Along Bezuidenhout Street, where it meets Viljoen in the park below Troyeville ridge, is a bed. Its plush studded headboard is the stuff that Joburg migrant dreams are made of, Beares catalogues and lay-byes.

Its pillows have the texture of velvet and on it lays a duvet, creased as if the bed's occupants had just arisen from their slumber.

The bed is inviting.

On the morning I visit, two birds are using the folds of the duvet as a birdbath. The park is green, the bed resting in peaceful shade.

Artists like beds because they hold meaning. Tracey Emin's messy bed once rocked the global art world, while the most recent Absa L'Atelier Art Awards winner, Ian Grose, painted unmade beds.

"As a painter, the idea of loss and the traces left behind, became, for me, inextricable with a more personal kind of loss. Thus the work features a bed - the arena of love, death and loneliness," writes Grose. "I liked that the creases in the linen and imprint of the human figure in the beds reflected the function of painting and photography as a trace of the departed."

But this bed has its own story. This bed is many things. It's an invitation, and a manifesto; a place for dreams to be enacted.

"Most importantly, says it's co-creator, Lesley Perkes, "it's concrete, but it's alive" and it's also a "glorious place to park off".

Perkes spends her days making public art - handling commissions across our cities. She says: "For months on the school run to Observatory (a nearby suburb) I kept seeing this hideous dustbin, overflowing. A sign on it read 'Abortion is murder' and six months later someone had put the words 'pro-choice' across it, and done it really badly. The contents resembled foetal overflow.

"I thought, why do you drive past this dustbin every day while you preach improvement through public art. It started an obsession with what can we do with very little. The city was supposed to clean that dustbin.

"Then there was this ugly brick platform next to my house that had been there for a year. I called photographer Johannes Dreyer, who lives on the ridge. He's a great artist with a luminous heart." More importantly to the story, Dreyer shared a view of the park where the rubble lay.

Writing about it, Perkes said: "The offending facebrick eyesore has been in this pathetic state for at least one million and two drive-bys, and, despite the beautiful work done by City Parks once a month in the area, the detritus remains neglected. Further, inspired by the bravery of millions of people around the world who are sick and tired of asking for permission to lead a better life, we will no longer let the situation remain habitually dire.

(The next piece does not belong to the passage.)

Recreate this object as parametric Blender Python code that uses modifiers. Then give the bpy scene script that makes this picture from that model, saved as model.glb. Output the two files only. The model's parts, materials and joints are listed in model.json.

"The truth is, even when it wasn't rubble, the irredeemable yellow facebrick (my worst) object made no sense: It was just an inexplicable platform with an equally inexplicable thing on top of it; of no apparent use and never good to look at it."

And so began a project to transform the rubble pile into something that would ignite the imagination.

Dreyer's idea for the bed was inspired by a photographic job he did for a literary journal, where he went to do a portrait shot of photographer Alf Kumalo. Behind Kumalo, a photo of Muhammad Ali lying on a bed, a plush headboard behind him, fixed itself in his head. "It looked very Vegas".

In Troyeville with its homeless population, and mattresses in trees, the bed takes on even more meaning. It is wrapped in stories. It plays with ideas. It is about the erotic as much as it is about innocence.

"We say yes to all the stories because it belongs to everyone", says Dreyer, a gentle smile playing across his face.

To find a headboard on which to model the bed, the two went off to Primrose "where we were spoiled for choice" and, for R450, secured a pink padded one that is part of the "national visual vocabulary", as Perkes puts it, "the aspirational R8999 mahogany bedstead". A duvet from China City followed.

Dreyer brought in designer-artist Damien Grivas, from Bez Valley nearby, to technically master the concrete formwork. And the bed started to come to life, helped by neighbours who gave space, water and power for its construction.

"In the end we rolled the concrete pieces like Egyptians to where they needed to be."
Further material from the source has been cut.